Taikan Painting Found, to Be Exhibited after 100 Years (News)


Tokyo, Oct. 13 (Jiji Press)—A Buddhist painting by renowned Japanese artist Yokoyama Taikan (1868–1958) has been found after being missing for some 100 years, and will be shown in public next year, according to MOMAT, the National Museum of Modern Art in Tokyo.

The painting, Byakue Kannon (Kannon in White), is a portrait of the Bodhisattva Kannon (Avalokiteśvara). It will be put on show at the museum and the National Museum of Modern Art in Kyoto in an exhibition marking the 150th anniversary of the birth of the artist of Japanese-style painting, said MOMAT.

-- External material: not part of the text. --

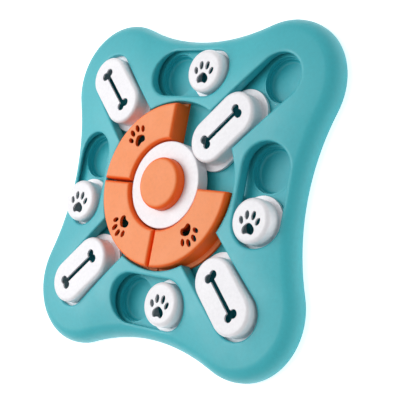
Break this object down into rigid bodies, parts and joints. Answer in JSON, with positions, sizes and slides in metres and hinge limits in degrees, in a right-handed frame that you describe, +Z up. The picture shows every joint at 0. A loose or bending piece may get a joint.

The rediscovered work, drawn in 1908, is about 140 centimeters high and 113 centimeters wide, and depicts a female figure in Indian style. A monochrome photograph of it appeared in a book of Taikan's paintings published in 1912, but the work later went missing.

Yokoyama Taikan's Byakue Kannon (1908; private collection). (Courtesy MOMAT; © Jiji)

Recently, however, the painting's owner informed MOMAT of its whereabouts.

"As it was drawn in Taikan's trial-and-error period, the painting is distinctive from his other works, as can be observed in the slightly unusual proportions of the figure," said Tsurumi Kaori, chief researcher at MOMAT. The painting is a major work and it is likely that the painter had confidence in it, Tsurumi said.